Record extracts

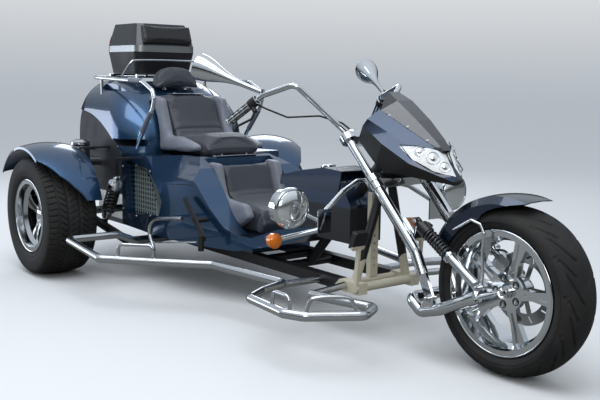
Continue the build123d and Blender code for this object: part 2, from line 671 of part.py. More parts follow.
# Mirrors: long teardrops that grow out of the bar and end in a flat glass
with BuildPart() as mirrors:
    for hand in (-1, 1):
        foot = Vector(bar_bend.X, hand * (-bar_bend.Y), bar_bend.Z) + Vector(0, 0,
                                                                             BAR_RADIUS + SEAT_GAP + 1)
        crown = Vector(*head(-640, hand * 520, 305))
        way = (crown - foot).normalized()
        length = (crown - foot).length
        for share, radius in ((0.0, 8), (0.30, 13), (0.68, 38), (0.92, 61), (1.0, 62)):
            with BuildSketch(Plane(origin=tuple(foot + way * (length * share)), x_dir=(0, way.Z, -way.Y),
                                   z_dir=way)):
                Ellipse(radius, radius * 0.92)
        loft()
        add(rod(tuple(foot + Vector(0, 0, -8)), tuple(foot + Vector(0, 0, 14)), 9))
    add(handlebar.part, mode=Mode.SUBTRACT)
save(mirrors.part, "mirrors")

# Fairing nose: planes square to a line that runs forward and down from above the yokes
NOSE_TILT = 36.0
NOSE_X = 115.0
NOSE_Z = 95.0
NOSE_WALL = 4.0
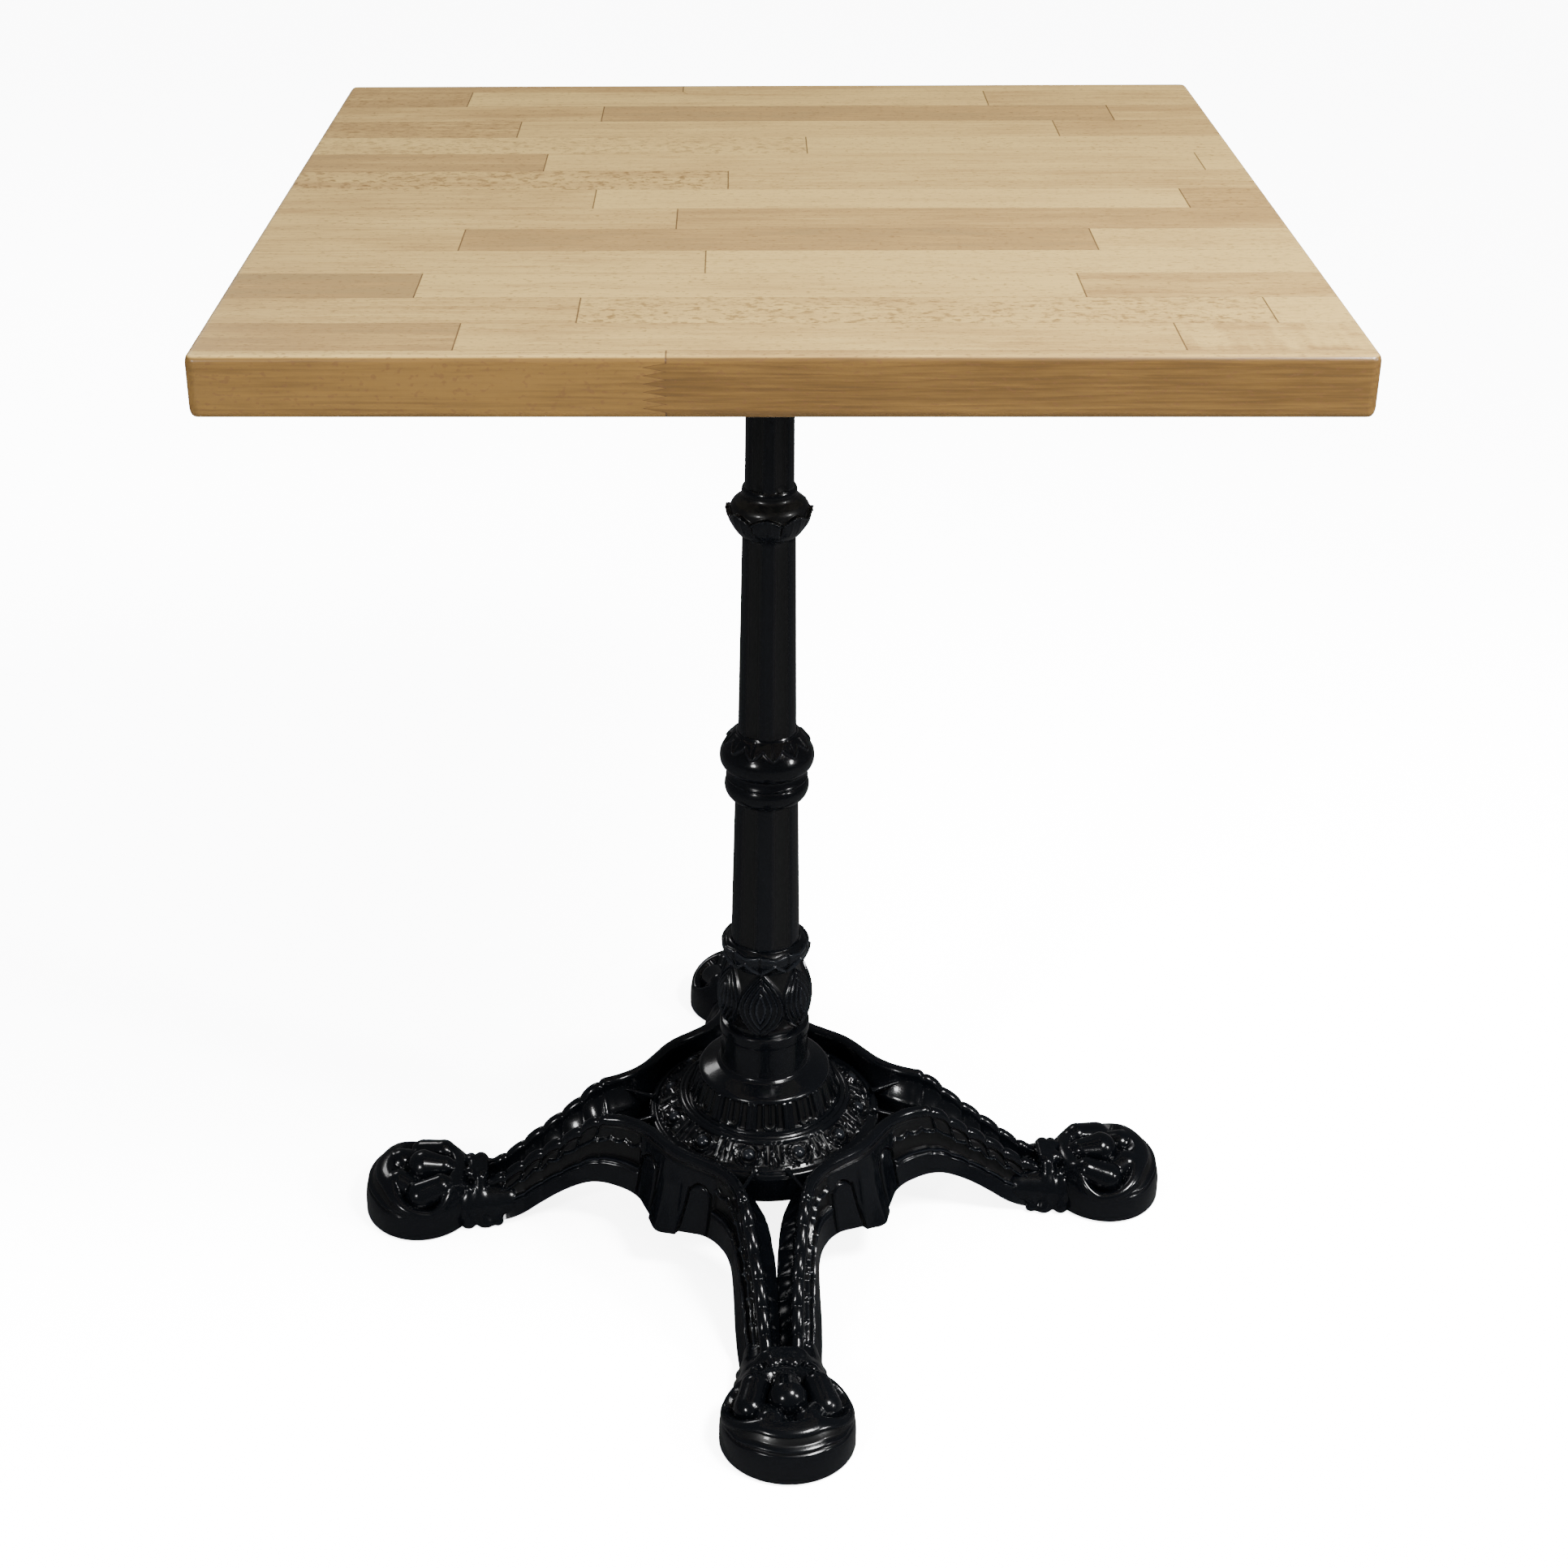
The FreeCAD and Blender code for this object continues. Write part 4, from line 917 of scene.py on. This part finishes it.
def neckDistance(p):
    # a rounded block and drops on a low saddle
    middle, half, rounding = neck["block"]
    beyond = np.abs(p - np.array(middle)) - (np.array(half) - rounding)
    whole = np.linalg.norm(np.maximum(beyond, 0), axis=-1) + np.minimum(beyond.max(-1), 0) - rounding
    return softUnion(2.6, whole, *dropDistances(p, neck["drops"]))


def lumpShell(distance, lump):
    # Rays from the centre, from a little below level to straight up; each walks in from outside
    # until the distance function says that it has met the surface. Rings of (radius, height) round
    # the stud's axis close the underside.
    tilt = np.radians(np.linspace(lump["lowest"], 89.3, lump["rows"]))[:, None]
    turn = np.arange(lump["columns"]) * 2 * np.pi / lump["columns"]
    rays = np.stack([np.cos(tilt) * np.cos(turn), np.cos(tilt) * np.sin(turn), np.sin(tilt) + 0 * turn], -1)
    far = np.full(rays.shape[:2], lump["reach"])
    for _ in range(90):
        far = np.maximum(far - 0.7 * distance(lump["centre"] + rays * far[..., None]), 0.5)
    points = lump["centre"] + rays * far[..., None]
    points[..., 2] = np.maximum(points[..., 2], paw["sole"])
    rings = [[np.stack([legReach + r * np.cos(turn), r * np.sin(turn), z + 0 * turn], -1)]
             for r, z in lump["underside"]]
    points = np.concatenate([*rings, points])
    return points.reshape(-1, 3), gridFaces(len(points), lump["columns"])


def toeGroove(points):
    # beads and a step round the toe, parallel to the rim, that fade out at the sides
    shifted = points.copy()
    fromMiddle = points - [legReach, 0.0, 0.0]
    rim, turn = rimHeight(points)
    fade = 1 - smoothStep(turn, 42.0, 80.0)
    height = points[:, 2] - rim
    push = sum(tall * hump(height - below * (0.35 + 0.65 * fade), half)
               for below, tall, half in paw["lines"])
    foot, footEnd, head, headEnd = paw["step"]
    stepped = smoothStep(height, -foot, -footEnd) * (1 - smoothStep(height, -head, -headEnd))
    push = push - paw["stepDepth"] * stepped
    outside = np.hypot(fromMiddle[:, 0] / 30.0, fromMiddle[:, 1] / 34.0) > 1.0
    push = push * fade * outside
    direction = fromMiddle[:, :2] / (np.linalg.norm(fromMiddle[:, :2], axis=1)[:, None] + 1e-9)
    shifted[:, :2] += direction * push[:, None]
    return shifted, push


pawPoints, pawFaces = lumpShell(pawDistance, paw)
pawPoints, pawRelief = toeGroove(pawPoints)
neckPoints, neckFaces = lumpShell(neckDistance, neck)
onEachLeg({"paw": [(pawPoints, pawFaces, {"relief": pawRelief})],
           "pawNeck": [(neckPoints, neckFaces, {"relief": np.zeros(len(neckPoints))})]}, 60.0)
print("paws done")

# The steel and plastic parts stay as the CAD made them. Zinc-plated steel: a cool bright grey with
# a faint yellowish cloud and fine drawn scratches. Moulded nylon glides: black, evenly matt, with a
# little sparkle from the mould.
fittings = {
    "cloud": 14.0,           # mm across a cloud in the finish
    # name: first and second colour, metallic, roughness, mm of the grain
    "zincPlatedSteel": ("#B9BDBF", "#A9A58F", 1.0, 0.32, 0.5),
    "mouldedBlackNylon": ("#17181A", "#2A2B2D", 0.0, 0.5, 0.7),
}


def fittingMaterial(name):
    first, second, metallic, roughness, grain = fittings[name]
    material, shader, add = newMaterial(name)
    place = add("TexCoord").outputs["Object"]
    cloud = add("TexNoise", None, {"Vector": place, "Scale": 1000.0 / fittings["cloud"], "Detail": 3.0})
    fine = add("TexNoise", None, {"Vector": place, "Scale": 1000.0 / grain, "Detail": 2.0})
    colour = add("Mix", colourMix, {0: cloud, 6: hexColour(first), 7: hexColour(second)})
    rough = add("Math", "MULTIPLY_ADD", (cloud, 0.2, roughness - 0.1))
    bump = add("Bump", None, {"Height": fine, "Strength": 0.3, "Distance": 0.0001})
    feedShader(shader, {"Base Color": colour, "Roughness": rough, "Normal": bump})
    shader.inputs["Metallic"].default_value = metallic
    return material


zincSteel, nylon = fittingMaterial("zincPlatedSteel"), fittingMaterial("mouldedBlackNylon")
steelNames = ("cross_screws", "tie_rod", "stud")
for name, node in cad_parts.items():
    finish = (nylon if name.startswith("glide") else mouldEnamel if name == "top_cross"
              else zincSteel if name.startswith(steelNames) else None)
    if finish is None:
        continue
    if not node.material_slots:
        node.data.materials.append(finish)
    for place in node.material_slots:
        place.material = finish
print("fittings done")

# floor, light and camera; brighter or dimmer here means for rays from the camera or off a gloss
studio = {
    "floor": "#F4F4F4", "floorSize": 60000.0, "room": "#EDEEF0", "roomStrength": 0.82,
    "reflectionDimming": 0.9, "seenBrighter": 7.5, "seenGlow": 5.0,
    # name: place in mm, aimed at, width and height in mm, watts
    "lamps": {
        "windowBehind": ((-1500.0, 2400.0, 2100.0), (0, 0, 500.0), (700.0, 500.0), 8.0),
        "ceiling": ((800.0, -700.0, 1700.0), (0, 0, 500.0), (400.0, 400.0), 33.0),
        "frontFill": ((-1500.0, -2200.0, 1700.0), (0, 0, 350.0), (380.0, 320.0), 25.0),
        "sideGlint": ((2300.0, -1100.0, 1600.0), (0, 0, 250.0), (220.0, 300.0), 22.0),
    },
    "cameraPlace": (-21.8, -1455.8, 1155.2), "yaw": -1.53, "pitch": 26.54, "roll": -0.53,
    "focal": 2988.7, "imageSide": 1932.0, "middle": (834.4, 842.1), "sensor": 36.0,
}


def makeStudio():
    floorMaterial, shader, add = newMaterial("paleFloor", 0.1)
    place = add("TexCoord").outputs["Object"]
    cloud = add("TexNoise", None, {"Vector": place, "Scale": 3.0, "Detail": 2.0})
    feedShader(shader, {"Roughness": add("MapRange", None, {0: cloud, 3: 0.85, 4: 0.95})})
    shader.inputs["Base Color"].default_value = hexColour(studio["floor"])
    # the floor is dimmer in mirror-like reflections, as in a room with a small pale floor
    ray = add("LightPath").outputs
    share = add("Math", "MULTIPLY", (ray["Is Glossy Ray"], studio["reflectionDimming"]))
    mixed = add("MixShader", None, (share, shader, add("Emission", None, {"Strength": 0.0})))
    # seen straight on it is white, and only the darkest of its shadows show
    bright = add("CombineXYZ", None, (studio["seenBrighter"],) * 3)
    glow = add("Emission", None, {"Strength": studio["seenGlow"]})
    white = add("AddShader", None, (add("BsdfDiffuse", None, {"Color": bright}), glow))
    seen = add("MixShader", None, (ray["Is Camera Ray"], mixed, white))
    feedShader(floorMaterial.node_tree.nodes["Material Output"], {"Surface": seen})
    half = studio["floorSize"] * millimetre / 2
    mesh = bpy.data.meshes.new("floor")
    corners = [(-half, -half, 0), (half, -half, 0), (half, half, 0), (-half, half, 0)]
    mesh.from_pydata(corners, [], [(0, 1, 2, 3)])
    mesh.materials.append(floorMaterial)
    floor = bpy.data.objects.new("floor", mesh)
    bpy.context.scene.collection.objects.link(floor)
    world = bpy.data.worlds.new("room")
    world.use_nodes = True
    background = world.node_tree.nodes["Background"]
    background.inputs["Color"].default_value = hexColour(studio["room"])
    add = partial(addNode, world.node_tree)
    ray, strength = add("LightPath").outputs, studio["roomStrength"]
    for rays, change in (("Is Glossy Ray", -studio["roomStrength"] * studio["reflectionDimming"]),
                         ("Is Camera Ray", studio["roomStrength"] * (studio["seenBrighter"] - 1)
                          + studio["seenGlow"])):
        strength = add("Math", "MULTIPLY_ADD", (ray[rays], change, strength))
    feedShader(background, {"Strength": strength})
    bpy.context.scene.world = world
    for name, (place, aim, size, power) in studio["lamps"].items():
        lamp = bpy.data.lights.new(name, "AREA")
        lamp.shape = "RECTANGLE"
        lamp.size, lamp.size_y = size[0] * millimetre, size[1] * millimetre
        lamp.energy = power
        holder = bpy.data.objects.new(name, lamp)
        place, aim = Vector(place) * millimetre, Vector(aim) * millimetre
        holder.location = place
        holder.rotation_euler = (aim - place).to_track_quat("-Z", "Y").to_euler()
        bpy.context.scene.collection.objects.link(holder)


def makeCamera():
    # the camera looks along yaw and pitch, then rolls about its own line of sight
    yaw, pitch, roll = (math.radians(studio[key]) for key in ("yaw", "pitch", "roll"))
    forward = Vector((math.sin(yaw) * math.cos(pitch), math.cos(yaw) * math.cos(pitch), -math.sin(pitch)))
    right = Vector((math.cos(yaw), -math.sin(yaw), 0))
    up = right.cross(forward)
    right, up = right * math.cos(roll) + up * math.sin(roll), up * math.cos(roll) - right * math.sin(roll)
    camera = bpy.data.objects.new("camera", bpy.data.cameras.new("camera"))
    bpy.context.scene.collection.objects.link(camera)
    turn = Matrix((right, up, -forward)).transposed().to_4x4()
    camera.matrix_world = Matrix.Translation(Vector(studio["cameraPlace"]) * millimetre) @ turn
    side = studio["imageSide"]
    camera.data.sensor_width = studio["sensor"]
    camera.data.lens = studio["focal"] * studio["sensor"] / side
    camera.data.shift_x = (side / 2 - studio["middle"][0]) / side
    camera.data.shift_y = (studio["middle"][1] - side / 2) / side
    camera.data.clip_end = 200.0
    bpy.context.scene.camera = camera


makeStudio()
makeCamera()
bpy.context.view_layer.update()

What to produce
Please output the exact lines of the records above, beginning with the first and stopping after the line that holds "NOSE_WALL = 4.0", and nothing else.

Result
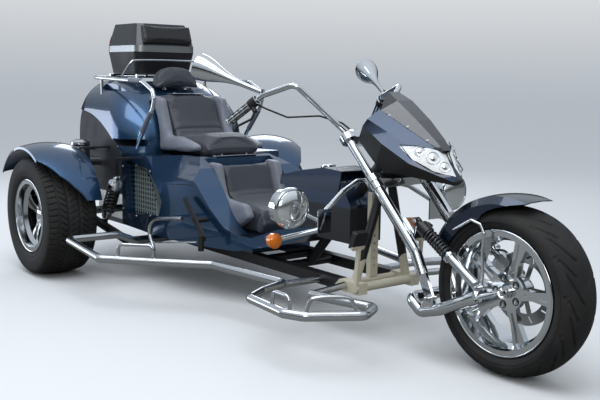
Continue the build123d and Blender code for this object: part 2, from line 671 of part.py. More parts follow.
# Mirrors: long teardrops that grow out of the bar and end in a flat glass
with BuildPart() as mirrors:
    for hand in (-1, 1):
        foot = Vector(bar_bend.X, hand * (-bar_bend.Y), bar_bend.Z) + Vector(0, 0,
                                                                             BAR_RADIUS + SEAT_GAP + 1)
        crown = Vector(*head(-640, hand * 520, 305))
        way = (crown - foot).normalized()
        length = (crown - foot).length
        for share, radius in ((0.0, 8), (0.30, 13), (0.68, 38), (0.92, 61), (1.0, 62)):
            with BuildSketch(Plane(origin=tuple(foot + way * (length * share)), x_dir=(0, way.Z, -way.Y),
                                   z_dir=way)):
                Ellipse(radius, radius * 0.92)
        loft()
        add(rod(tuple(foot + Vector(0, 0, -8)), tuple(foot + Vector(0, 0, 14)), 9))
    add(handlebar.part, mode=Mode.SUBTRACT)
save(mirrors.part, "mirrors")

# Fairing nose: planes square to a line that runs forward and down from above the yokes
NOSE_TILT = 36.0
NOSE_X = 115.0
NOSE_Z = 95.0
NOSE_WALL = 4.0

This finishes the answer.